De ahí se pasa a un hall distribuidor perfectamente interior y mágicamente luminoso. Enfrente del que entra se eleva la doble escalinata con una inmensa vitrina emplomada, ahora astutamente iluminada con un backlit. Si se eleva la mirada, se percibe que el espacio es de triple altura y recorre verticalmente la casa, rematando en un noble vitral de lucarna. Es un ámbito opulento y digno, una transición madurada entre el afuera y el muy peculiar adentro de la casona.
La planta baja es el lado público de la mansión. A la derecha está la biblioteca de Félix, todavía con sus panelerías de maderas renacentistas, compradas en Europa, desarmadas y vueltas a montar en estos pagos. En realidad, el lugar es un conjunto de tres ambientes, con un salón principal, de importante chimenea y un cielorraso locamente barroco, muy bello, y una habitación idéntica pero más pequeña y privada, como un escritorio u oficina casera. De allí se accede al baño privado, pequeño y completo en sus mármoles.
Pero el visitante es llevado instintivamente a la izquierda del gran hall de entrada, donde se suceden los salones. Así se entra a un gran ambiente de transición, con chimenea y revestido en marqueterías de madera oscura, en dado, que tiene una gran salida de puertas francesas –más vidrio que otra cosa– al jardín. Este ambiente, que hoy mira a través del jardín a la piscina y la torre del Four Seasons, era y es un estar muy lujoso que combina la seriedad de sus marrones de roble con un delicado sistema de tallas francesas.
De este hall se entra al corazón de la planta baja. A la derecha, un salón en verdes y oros, impecablemente versallesco en su barroco francés, que sirve de transición al comedor principal, una estancia imperial completamente recubierta de boisseries. A la izquierda, a la sala principal, también en verde y oro pero en un tono más moderado (el del salón menor es el vívido tono francés, el de la sala mayor es el reticente tono que los ingleses del 1700 llamaban “invisible”).
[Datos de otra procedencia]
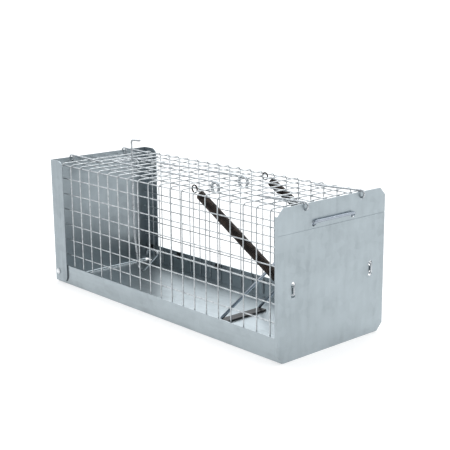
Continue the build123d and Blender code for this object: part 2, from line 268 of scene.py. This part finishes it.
def floor_paint():
    """Matt pale studio floor that glows a little, so that shadows on it stay faint."""
    m = Nodes("studio_floor")
    speck = m.noise(60, 3)
    low, high = FLOOR_TONES
    m.join(m.ramp(speck, [(0.3, (low,) * 3), (0.7, (high,) * 3)]), m.shader.inputs["Base Color"])
    m.set(roughness=0.9)
    m.shader.inputs["Emission Color"].default_value = (1, 1, 1, 1)
    m.shader.inputs["Emission Strength"].default_value = FLOOR_GLOW
    return m.material


def use(name, material):
    """Gives one CAD node a material in place of its own."""
    data = nodes[name].data
    data.materials.clear()
    data.materials.append(material)


# ---- wire work ----

def rounded(points, radius, steps=8):
    """A polyline with each inner corner turned into an arc."""
    path = [Vector(points[0])]
    for before, corner, after in zip(points, points[1:], points[2:]):
        corner = Vector(corner)
        back = (Vector(before) - corner).normalized()
        ahead = (Vector(after) - corner).normalized()
        half = back.angle(ahead) / 2
        reach = radius / math.tan(half)
        centre = corner + (back + ahead).normalized() * (radius / math.sin(half))
        start = (corner + back * reach - centre).normalized()
        end = (corner + ahead * reach - centre).normalized()
        for step in range(steps + 1):
            path.append(centre + start.slerp(end, step / steps) * radius)
    path.append(Vector(points[-1]))
    return path


def helix(centre, across, up, axis, radius, turns, pitch, start, steps=20):
    """Points round an axis, from a start angle in radians, moving along it by the pitch each turn."""
    count = max(2, int(abs(turns) * steps))
    path = []
    for step in range(count + 1):
        turned = turns * step / count
        angle = start + turned * 2 * math.pi
        place = centre + across * (radius * math.cos(angle)) + up * (radius * math.sin(angle))
        path.append(place + axis * (pitch * abs(turned)))
    return path


def wire_mesh(name, paths, radius, material, sides=2):
    """One mesh of round wires that follow the paths."""
    curve = bpy.data.curves.new(name + "_line", "CURVE")
    curve.dimensions = "3D"
    curve.bevel_depth = radius
    curve.bevel_resolution = sides
    curve.use_fill_caps = True
    for path in paths:
        spline = curve.splines.new("POLY")
        spline.points.add(len(path) - 1)
        for point, place in zip(spline.points, path):
            point.co = (*place, 1)
    maker = bpy.data.objects.new(name + "_line", curve)
    bpy.context.scene.collection.objects.link(maker)
    bpy.context.view_layer.update()
    mesh = bpy.data.meshes.new_from_object(maker)
    bpy.data.objects.remove(maker)
    mesh.polygons.foreach_set("use_smooth", [True] * len(mesh.polygons))
    mesh.materials.clear()
    mesh.materials.append(material)
    made = bpy.data.objects.new(name, mesh)
    bpy.context.scene.collection.objects.link(made)
    return made


def clusters(name, axis):
    """The middle of each wire of a node along one axis, found from the gaps between its vertices."""
    values = sorted(v.co[axis] for v in nodes[name].data.vertices)
    groups = [[values[0]]]
    for value in values[1:]:
        if value - groups[-1][-1] > WIRE_GAP:
            groups.append([])
        groups[-1].append(value)
    return [(group[0] + group[-1]) / 2 for group in groups]


def weld_beads(name, places, normal, body, material):
    """Small squashed beads of metal where two wires are welded, one at each place."""
    draw = random.Random(len(places))
    vertices, faces = [], []
    rings, around = 4, 8
    tilt = Vector(normal).to_track_quat("Z", "Y").to_matrix()
    for place in places:
        size = CAGE_WIRE * draw.uniform(*BEAD_SIZE)
        flat = draw.uniform(*BEAD_HEIGHT)
        turn = draw.uniform(0, math.pi)
        base = len(vertices)
        for ring in range(rings + 1):
            polar = math.pi * ring / rings
            for step in range(around):
                angle = turn + 2 * math.pi * step / around
                bulge = size * (1 + BEAD_BULGE * math.sin(2 * angle))
                local = Vector((
                    bulge * math.sin(polar) * math.cos(angle),
                    bulge * math.sin(polar) * math.sin(angle),
                    size * flat * math.cos(polar),
                ))
                vertices.append(Vector(place) + tilt @ local)
        for ring in range(rings):
            for step in range(around):
                following = (step + 1) % around
                a, b = base + ring * around + step, base + ring * around + following
                faces.append((a, a + around, b + around, b))
    mesh = bpy.data.meshes.new(name)
    mesh.from_pydata([tuple(v) for v in vertices], [], faces)
    mesh.validate()
    mesh.polygons.foreach_set("use_smooth", [True] * len(mesh.polygons))
    mesh.materials.append(material)
    beads = bpy.data.objects.new(name, mesh)
    bpy.context.scene.collection.objects.link(beads)
    merge_poles(beads)
    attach(beads, body)
    return beads


def merge_poles(made):
    """Joins the points that share one place, such as a bead's poles."""
    mesh = bmesh.new()
    mesh.from_mesh(made.data)
    bmesh.ops.remove_doubles(mesh, verts=mesh.verts, dist=CAGE_WIRE * 0.02)
    bmesh.ops.recalc_face_normals(mesh, faces=mesh.faces)
    mesh.to_mesh(made.data)
    mesh.free()


def cage_welds(material):
    """Beads at each crossing of the two sides and of the roof."""
    for side, sign in zip(SIDES, (-1, 1)):
        columns = clusters(f"{side}_uprights", 0)
        low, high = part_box(f"{side}_uprights")
        outer = (low.y if sign < 0 else high.y) - sign * CAGE_WIRE
        contact = outer - sign * CAGE_WIRE
        rows = clusters(f"{side}_line_wires", 2)[:-1]
        places = [(x, contact, z) for x in columns for z in rows]
        weld_beads(f"{side}_weld_beads", places, (0, 1, 0), "cage", material)
    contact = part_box("roof_cross_wires")[0].z
    columns, rows = clusters("roof_cross_wires", 0), clusters("roof_line_wires", 1)
    places = [(x, y, contact) for x in columns for y in rows]
    weld_beads("roof_weld_beads", places, (0, 0, 1), "cage", material)


# ---- springs ----

def extent_along(name, origin, axis):
    """The lowest and highest distance of a node's points from an origin along an axis."""
    reach = [(v.co - origin).dot(axis) for v in nodes[name].data.vertices]
    return min(reach), max(reach)


def door_spring(side, material):
    """A close-wound coil that stretches between its two bodies."""
    node = f"door_spring_{side}"
    top = Vector(joints[f"{node}_turn"]["pos_m"])
    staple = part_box(f"spring_staple_{side}")
    middle = (staple[0] + staple[1]) / 2
    foot = Vector((staple[0].x + STAPLE_WIRE, middle.y, middle.z))
    axis = (foot - top).normalized()
    start, end = extent_along(node, top, axis)
    radius = max(((v.co - top) - axis * (v.co - top).dot(axis)).length for v in nodes[node].data.vertices)
    across = Vector((0, 1, 0)).cross(axis).normalized()
    up = axis.cross(across).normalized()
    length = end - start - 2 * COIL_WIRE
    turns = length / COIL_PITCH
    first = top + axis * (start + COIL_WIRE)
    path = helix(first, across, up, axis, radius - COIL_WIRE, turns, COIL_PITCH, 0.0, 14)
    coil = wire_mesh(f"{node}_coil", [path], COIL_WIRE, material)
    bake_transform(coil)
    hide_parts(node)


# ---- trigger lever ----

def trigger_lever(material):
    """Hairpin of bent wire with a wound eye at each end."""
    low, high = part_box("trigger_lever")
    pivot = Vector(joints["trigger_lever_lift"]["pos_m"])
    top = high.z - LEVER_WIRE
    radius = top - pivot.z
    tip_x = low.x + LEVER_WIRE
    near_y, far_y = low.y + LEVER_WIRE, high.y - LEVER_WIRE
    closed_y = near_y + LEVER_MOUTH
    near = Vector((pivot.x, near_y, top))
    far = Vector((pivot.x, far_y, top))
    near_tip, far_tip = Vector((tip_x, near_y, top)), Vector((tip_x, closed_y, top))
    arms = rounded([near, near_tip, far_tip, far], LEVER_BEND)
    back, up, inward = Vector((-1, 0, 0)), Vector((0, 0, 1)), Vector((0, 1, 0))
    drop = up * radius
    near_eye = helix(near - drop, back, up, inward, radius, EYE_TURNS, EYE_TURN_PITCH, math.pi / 2, 24)
    far_eye = helix(far - drop, back, up, -inward, radius, EYE_TURNS, EYE_TURN_PITCH, math.pi / 2, 24)
    path = near_eye[::-1] + arms[1:-1] + far_eye
    lever = wire_mesh("trigger_lever_wire", [path], LEVER_WIRE, material, 3)
    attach(lever, "trigger_lever")
    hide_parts("trigger_lever")


# ---- studio ----

def studio_floor():
    mesh = bpy.data.meshes.new("studio_floor")
    half = FLOOR_HALF
    corners = [(-half, -half, 0), (half, -half, 0), (half, half, 0), (-half, half, 0)]
    mesh.from_pydata(corners, [], [(0, 1, 2, 3)])
    mesh.materials.append(floor_paint())
    floor = bpy.data.objects.new("studio_floor", mesh)
    floor.location.z = cad_box[0].z - FLOOR_DROP
    bpy.context.scene.collection.objects.link(floor)


def area_light(name, place, size, power):
    data = bpy.data.lights.new(name, "AREA")
    data.size = size
    data.energy = power
    lamp = bpy.data.objects.new(name, data)
    lamp.location = place
    lamp.rotation_euler = (Vector(LIT_POINT) - Vector(place)).to_track_quat("-Z", "Y").to_euler()
    bpy.context.scene.collection.objects.link(lamp)


def studio():
    """White surround and soft lights."""
    world = bpy.data.worlds.new("studio")
    world.use_nodes = True
    tree = world.node_tree
    background = tree.nodes["Background"]
    background.inputs["Color"].default_value = (*SURROUND_COLOUR, 1)
    direction = tree.nodes.new("ShaderNodeTexCoord").outputs["Generated"]
    toward = tree.nodes.new("ShaderNodeVectorMath")
    toward.operation = "DOT_PRODUCT"
    toward.inputs[1].default_value = BACK_LIGHT
    strength = tree.nodes.new("ShaderNodeMapRange")
    strength.inputs["From Min"].default_value = -0.5
    strength.inputs["To Min"].default_value, strength.inputs["To Max"].default_value = SURROUND
    tree.links.new(direction, toward.inputs[0])
    tree.links.new(toward.outputs["Value"], strength.inputs["Value"])
    tree.links.new(strength.outputs["Result"], background.inputs["Strength"])
    bpy.context.scene.world = world
    area_light("key", (1.2, -0.9, 1.9), 1.2, 7)
    area_light("top", (-0.5, 0.9, 1.8), 1.8, 16)
    bpy.context.scene.view_settings.view_transform = "Standard"


def camera():
    data = bpy.data.cameras.new("camera")
    data.lens = CAMERA_LENS
    data.sensor_width = SENSOR
    view = bpy.data.objects.new("camera", data)
    view.location = CAMERA_AT
    view.rotation_euler = Euler([math.radians(angle) for angle in CAMERA_TURN])
    bpy.context.scene.collection.objects.link(view)
    bpy.context.scene.camera = view


def finishes():
    """Gives each CAD node its material."""
    sheet = galvanised("galvanised_front", FRONT_TONE, DOOR_GRAIN)
    back_sheet = galvanised("galvanised_rear", REAR_TONE, DOOR_GRAIN)
    tray = galvanised("galvanised_tray", TRAY_TONE, TRAY_GRAIN)
    cage = wire("cage_wire", CAGE_TONES)
    bright = wire("bright_wire", BRIGHT_TONES, (0.34, 0.22))
    grey = wire("grey_wire", GREY_TONES, (0.26, 0.18), 0.08)
    dark = spring_steel()
    use("base_tray", tray)
    use("front_door", sheet)
    use("rear_door", back_sheet)
    use("rear_pivot_rivets", wire("rivet", RIVET_TONES, (0.34, 0.24)))
    # The clips' black is partly a dark finish and partly painted shade, standing in for the shade inside
    # tabs folded over the tray wall.
    use("mesh_clips", black_coat("dark_clip"))
    use("bail_cross_strip", black_coat("black_strip"))
    use("prop_bail", grey)
    for name in ("roof_cross_wires", "roof_line_wires"):
        use(name, cage)
    for name in ("bait_hook", "bait_hook_eye"):
        use(name, bright)
    for side in SIDES:
        for name in (f"{side}_uprights", f"{side}_line_wires"):
            use(name, cage)
        for name in (f"front_hinge_{side}", f"rear_latch_{side}", f"spring_staple_{side}"):
            use(name, bright)
        for name in (f"spring_top_loop_{side}", f"spring_low_loop_{side}"):
            use(name, dark)
        door_spring(side, dark)
    cage_welds(cage)
    trigger_lever(bright)


def main():
    finishes()
    studio_floor()
    studio()
    camera()


main()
La sala mayor contiene detalles simplemente notables. Sobre sus dos puertas se exhiben altorrelieves en piedra, mostrando a dioses romanos animando una fiesta de querubines y putti. Sobre los entrepaños de los muros se admiran delicadas tracerías en yeso, con los motivos canónicos de vegetales e instrumentos musicales. Puertas, recuadrantes y líneas verticales –como las gráciles pilastras– estallan en oros sobre ligante rojo. El oro, toque de extravagancia americana, resulta ser de 24 kilates y a la hoja.
El Four Seasons acaba de completar la restauración de todos estos ambientes, lo que significó una de esas limpiezas largas, complejas y especializadas que son tan raras entre nosotros. Estos ambientes aparecen imposiblemente a nuevos, con una luminosidad de colores, una viveza de tonos a la que uno no está acostumbrado. Las boisseries no son superficies oscuras que absorben la luz, son espectaculares juegos de reflejos atenuados por la madera que alzan sus tallas. Es imposible describir los verdes únicos de los salones pintados a la goma de laca, una técnica diabólica que logra una profundidad de color notable.
El primer piso fue también profundamente renovado y reequipado con lo último en tecnologías digitales. Lo que hoy es una serie de suites antaño era el departamento de Félix, que guarda una maderas de asombro, y el de Elena, además de los ambientes reservados a los chicos que nunca tuvieron. Hay que controlarse el pulso aquí arriba, por lo que conviene visitar estas habitaciones luego de ver la gloria de los salones. Es que hay armarios a medida, de los de dos pisos con escalerita y baranda, hechos a medida para la señora y el señor. Hay hectáreas de pisos de maderas rubias y duras, lajas de mármoles europeos, un sistema de molduras en los cielorrasos que demuestra que, sí, hay vida inteligente en este planeta, y un baño como no hubo desde que Popea se hizo famosa. Es la suite de aguas y vapores de Elena, que dejó sin habla a Madonna, y es una increíble construcción neoclásica en mármoles estriados y vermiculados, básicamente en blancos y grises, con una bañera que parece un portaaviones, pero hermosa.
El último piso es para románticos, con sus techos angulares de bohardilla bohemia. Ocupa lo que era el sector doméstico de la casa e incluye lo que fue una pedana de esgrima y lo que debe ser la terracita más linda de esta ciudad, dominada por la cúpula de la embajada francesa.
En resumen, el Four Seasons se acaba de lucir como custodio de un tesoro nacional, una casa que demuestra que en una época se construyeron cosas valiosas, no apenas caras. Sólo el trabajo de restauración de los muchos estucos, realizados por técnicos que ya se lucieron en por ejemplo el Colón, muestra esta vocación. Y para mejor, en septiembre el hotel presenta oficialmente su casa restaurada con un libro escrito por Gabriel Oliveri –funcionario del Four Seasons y dueño de un entusiasmo por la maison que refresca el ánimo– con fotografías de Xavier Verstraeten, nuestro mejor profesional de arquitectura.